Extract all data as written.

**Data provided:**
▼▼▼

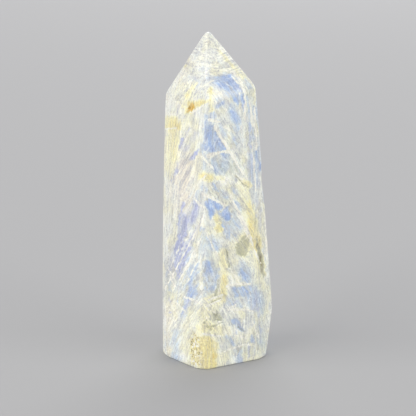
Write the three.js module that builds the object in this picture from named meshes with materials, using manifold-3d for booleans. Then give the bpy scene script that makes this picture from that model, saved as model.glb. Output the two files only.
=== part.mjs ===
// A polished kyanite point: one free-standing stone, ground flat on its faces and brought to a blunt tip.
// Millimetres. +Z is up, the stone stands on z = 0, and -Y is its front.
//
// The stone is ground as a lapidary grinds it: a blank is cut back to one flat face after another, each
// sharp edge is taken off by a narrow bevel, and then the small losses of a natural stone are cut in:
// flutes along the blades, cleavage ledges, an open slit, fine cracks, pits and a broken patch.

import * as THREE from 'three';
import { mergeVertices } from 'three/addons/utils/BufferGeometryUtils.js';
import Module from 'manifold-3d';

const manifold = await Module();
manifold.setup();

// ---- Driving dimensions ----------------------------------------------------------------------------------

const STONE_HEIGHT = 88.9;
const BLANK_WIDTH = 44;
const BLANK_HEIGHT = 110;
const GRINDER_SIZE = 160;

// The point where the crown's faces would meet if the tip were sharp.
const SHARP_TIP = new THREE.Vector3(-2.74, -2.34, 90);

// Long faces. Turn is the compass turn of the face from the front, in degrees, to the right. Reach is its
// distance from the upright axis on the ground, and lean is how far it tips inwards as it rises, in degrees.
const BODY_FACES = {
  frontLeft: { turn: -51.4, reach: 12.48, lean: 1.4 },
  frontEdge: { turn: -12, reach: 13.85, lean: -0.2 },
  frontRight: { turn: 31.1, reach: 10.27, lean: 0.35 },
  right: { turn: 59.6, reach: 12.4, lean: 2.26 },
  rightFoot: { turn: 90, reach: 13.17, lean: -8 },
  backRight: { turn: 132, reach: 13.83, lean: 5.76 },
  back: { turn: 172, reach: 13.32, lean: 1.2 },
  backLeft: { turn: -152, reach: 12.68, lean: 0.6 },
  leftShoulder: { turn: -98, reach: 16.62, lean: 1.64 },
  leftMiddle: { turn: -98, reach: 15.28, lean: 0 },
  leftFoot: { turn: -96, reach: 14.93, lean: -1.6 },
  left: { turn: -70.9, reach: 13.92, lean: 2.05 },
};

// Crown faces, which all pass through the sharp tip. Pitch is how far the face looks up, in degrees.
const CROWN_FACES = {
  crownFrontLeft: { turn: -52.3, pitch: 21.9 },
  crownFrontRight: { turn: 26.8, pitch: 29.2 },
  crownRight: { turn: 58.8, pitch: 34 },
  crownBackRight: { turn: 132, pitch: 32.5 },
  crownBack: { turn: 172, pitch: 36 },
  crownBackLeft: { turn: -152, pitch: 34.5 },
  crownLeftBack: { turn: -112, pitch: 36 },
  crownLeft: { turn: -74.3, pitch: 24.2 },
};

const EDGE_BEVEL_WIDTH = 0.6;
const SHOULDER_BEVEL_WIDTH = 0.7;
const TIP_BEVEL_WIDTH = 0.45;
const FOOT_BEVEL_WIDTH = 0.5;

// Neighbouring faces whose shared edge is bevelled.
const BODY_EDGES = [
  ['left', 'frontLeft'],
  ['frontLeft', 'frontEdge'],
  ['frontEdge', 'frontRight'],
  ['frontLeft', 'frontRight'],
  ['frontRight', 'right'],
  ['right', 'backRight'],
  ['right', 'rightFoot'],
  ['rightFoot', 'backRight'],
  ['backRight', 'back'],
  ['backRight', 'backLeft'],
  ['back', 'backLeft'],
  ['backLeft', 'leftMiddle'],
  ['leftMiddle', 'left'],
  ['leftShoulder', 'left'],
];
const CROWN_EDGES = [
  ['crownLeft', 'crownFrontLeft'],
  ['crownFrontLeft', 'crownFrontRight'],
  ['crownFrontRight', 'crownRight'],
  ['crownRight', 'crownBackRight'],
  ['crownBackRight', 'crownBack'],
  ['crownBack', 'crownBackLeft'],
  ['crownBackLeft', 'crownLeftBack'],
  ['crownLeftBack', 'crownLeft'],
];
const SHOULDER_EDGES = [
  ['left', 'crownLeft'],
  ['frontLeft', 'crownFrontLeft'],
  ['frontRight', 'crownFrontRight'],
  ['right', 'crownRight'],
  ['backRight', 'crownBackRight'],
  ['back', 'crownBack'],
  ['backLeft', 'crownBackLeft'],
  ['leftShoulder', 'crownLeftBack'],
];

// Losses. Along is measured on the face, to the right as it is looked at, from the foot of the perpendicular
// from the upright axis, and height from the ground. Across, up and deep are full sizes. Swing turns the
// shape on the face, in degrees, so that its foot moves to the right.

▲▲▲

**Result of the exercise:**
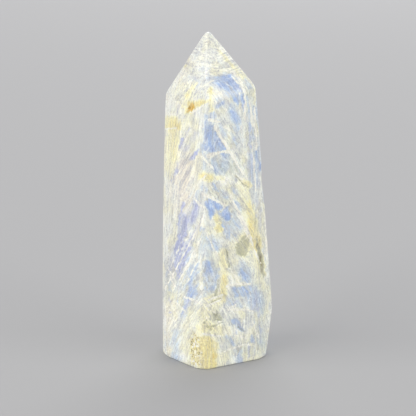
Write the three.js module that builds the object in this picture from named meshes with materials, using manifold-3d for booleans. Then give the bpy scene script that makes this picture from that model, saved as model.glb. Output the two files only.
=== part.mjs ===
// A polished kyanite point: one free-standing stone, ground flat on its faces and brought to a blunt tip.
// Millimetres. +Z is up, the stone stands on z = 0, and -Y is its front.
//
// The stone is ground as a lapidary grinds it: a blank is cut back to one flat face after another, each
// sharp edge is taken off by a narrow bevel, and then the small losses of a natural stone are cut in:
// flutes along the blades, cleavage ledges, an open slit, fine cracks, pits and a broken patch.

import * as THREE from 'three';
import { mergeVertices } from 'three/addons/utils/BufferGeometryUtils.js';
import Module from 'manifold-3d';

const manifold = await Module();
manifold.setup();

// ---- Driving dimensions ----------------------------------------------------------------------------------

const STONE_HEIGHT = 88.9;
const BLANK_WIDTH = 44;
const BLANK_HEIGHT = 110;
const GRINDER_SIZE = 160;

// The point where the crown's faces would meet if the tip were sharp.
const SHARP_TIP = new THREE.Vector3(-2.74, -2.34, 90);

// Long faces. Turn is the compass turn of the face from the front, in degrees, to the right. Reach is its
// distance from the upright axis on the ground, and lean is how far it tips inwards as it rises, in degrees.
const BODY_FACES = {
  frontLeft: { turn: -51.4, reach: 12.48, lean: 1.4 },
  frontEdge: { turn: -12, reach: 13.85, lean: -0.2 },
  frontRight: { turn: 31.1, reach: 10.27, lean: 0.35 },
  right: { turn: 59.6, reach: 12.4, lean: 2.26 },
  rightFoot: { turn: 90, reach: 13.17, lean: -8 },
  backRight: { turn: 132, reach: 13.83, lean: 5.76 },
  back: { turn: 172, reach: 13.32, lean: 1.2 },
  backLeft: { turn: -152, reach: 12.68, lean: 0.6 },
  leftShoulder: { turn: -98, reach: 16.62, lean: 1.64 },
  leftMiddle: { turn: -98, reach: 15.28, lean: 0 },
  leftFoot: { turn: -96, reach: 14.93, lean: -1.6 },
  left: { turn: -70.9, reach: 13.92, lean: 2.05 },
};

// Crown faces, which all pass through the sharp tip. Pitch is how far the face looks up, in degrees.
const CROWN_FACES = {
  crownFrontLeft: { turn: -52.3, pitch: 21.9 },
  crownFrontRight: { turn: 26.8, pitch: 29.2 },
  crownRight: { turn: 58.8, pitch: 34 },
  crownBackRight: { turn: 132, pitch: 32.5 },
  crownBack: { turn: 172, pitch: 36 },
  crownBackLeft: { turn: -152, pitch: 34.5 },
  crownLeftBack: { turn: -112, pitch: 36 },
  crownLeft: { turn: -74.3, pitch: 24.2 },
};

const EDGE_BEVEL_WIDTH = 0.6;
const SHOULDER_BEVEL_WIDTH = 0.7;
const TIP_BEVEL_WIDTH = 0.45;
const FOOT_BEVEL_WIDTH = 0.5;

// Neighbouring faces whose shared edge is bevelled.
const BODY_EDGES = [
  ['left', 'frontLeft'],
  ['frontLeft', 'frontEdge'],
  ['frontEdge', 'frontRight'],
  ['frontLeft', 'frontRight'],
  ['frontRight', 'right'],
  ['right', 'backRight'],
  ['right', 'rightFoot'],
  ['rightFoot', 'backRight'],
  ['backRight', 'back'],
  ['backRight', 'backLeft'],
  ['back', 'backLeft'],
  ['backLeft', 'leftMiddle'],
  ['leftMiddle', 'left'],
  ['leftShoulder', 'left'],
];
const CROWN_EDGES = [
  ['crownLeft', 'crownFrontLeft'],
  ['crownFrontLeft', 'crownFrontRight'],
  ['crownFrontRight', 'crownRight'],
  ['crownRight', 'crownBackRight'],
  ['crownBackRight', 'crownBack'],
  ['crownBack', 'crownBackLeft'],
  ['crownBackLeft', 'crownLeftBack'],
  ['crownLeftBack', 'crownLeft'],
];
const SHOULDER_EDGES = [
  ['left', 'crownLeft'],
  ['frontLeft', 'crownFrontLeft'],
  ['frontRight', 'crownFrontRight'],
  ['right', 'crownRight'],
  ['backRight', 'crownBackRight'],
  ['back', 'crownBack'],
  ['backLeft', 'crownBackLeft'],
  ['leftShoulder', 'crownLeftBack'],
];

// Losses. Along is measured on the face, to the right as it is looked at, from the foot of the perpendicular
// from the upright axis, and height from the ground. Across, up and deep are full sizes. Swing turns the
// shape on the face, in degrees, so that its foot moves to the right.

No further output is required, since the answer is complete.